And with a single bound

and just one dozen riding lessons, they cleared ooh, say 5 feet? Who needs Photoshop? This ad appeared in the Christmas 1931 review of The Institute of the Horse, one of the precursors of the British Horse Society.


I don't know if the riding school portrayed actually was the Cadogan Riding School. If it was, it was ferociously glam. It reminds me of the glorious Marshall Street Baths in Soho, where I used to swim when I worked in the West End. It always felt like swimming in a ballroom – not that I ever have swum in a ballroom or indeed been in a ballroom at all as far as I can remember, but it was a world away from your average municipal bath.

The Cadogan Riding School (according to Joyce Bellamy's Hyde Park for Horsemanship) had 200 horses and 60 ponies, which seems an amazing number of equines to fit into central London. The Cadogan wasn't the only central London riding school either: there were schools in Gloucester Terrace, Queen's Gate Mews, Radnor Place and Connaught Mews, to say nothing of the riding schools in Hanwell and the Finchley Road, and the positive glut in Richmond, Wimbledon and Putney: nine, including an offshoot of the Cadogan.

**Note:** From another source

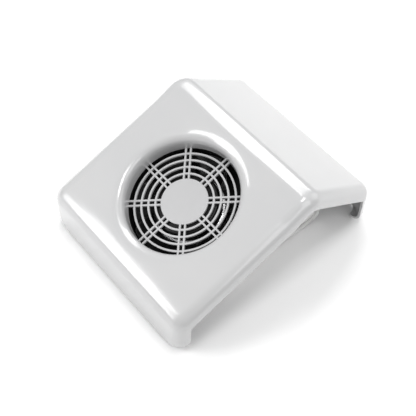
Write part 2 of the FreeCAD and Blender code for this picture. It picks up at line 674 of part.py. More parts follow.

Clapham Park Riding School laid claim in Riding Magazine, 1939 to 'the largest covered school in London'. The Riding School was at 11 Grove Road, Balham, London SW12, and a quick look on Googlemap shows something large and industrial there now. There are still riding schools in London, but only two now in Central London. It's a miracle there are any there at all, but Ross Nye and the Hyde Park Stables are still there; both just a tad more expensive than the average out of town stables, but then I don't imagine their overheads are particularly small.